The deployment of crosshaul (x-haul) architectures is critical to successful mobile backhaul transformation, as they help to support cell densification, coverage and enhanced traffic capacity management by providing a unified IP network, which delivers seamless connectivity and quality of service from the core to the edge.

• Embrace the software-defined through SDN & NFV

SDN and NFV represent a viable and robust alternative, should CSPs wish to avoid taking the fibre route. By operating C-RAN with baseband and edge node virtualisation, along with service chaining and dynamic routing techniques, CSPs can increase automation in the backhaul and reduce deployment costs.

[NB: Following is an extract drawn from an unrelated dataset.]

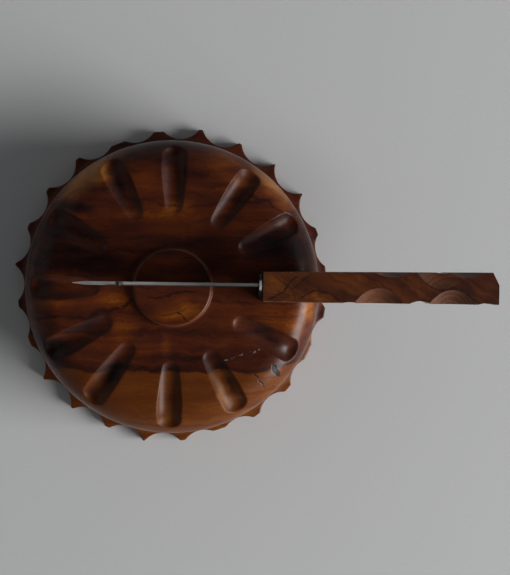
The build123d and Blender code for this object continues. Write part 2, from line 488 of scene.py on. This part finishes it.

• Professionalise operations management

Highly advanced operational support systems (OSS) now exist, which help CSPs to monitor, control, analyse and manage backhaul networks. The rationalisation they provide is critical to delivering effective backhaul performance and guaranteeing capacity and service level management, which in turn improves the quality of service and customer experience.

• Consult strategic partners

To ensure the success of any backhaul transformation strategy, CSPs should be open to partnering with the technology vendors or third-party suppliers. These organisations are experts that can act as deployment or outsourcing partners, and provide consultation on both existing backhaul networks and potential strategies for achieving backhaul transformation.

The connected society is making ever-increasing demands for capacity and services in both personal and professional circles; and as a result, enhancing network capacity in a cost-effective manner is one of the biggest challenges facing CSPs today. By adopting some of these strategies however, CSPs can make this process much easier and provide services that meet and exceed customer expectations.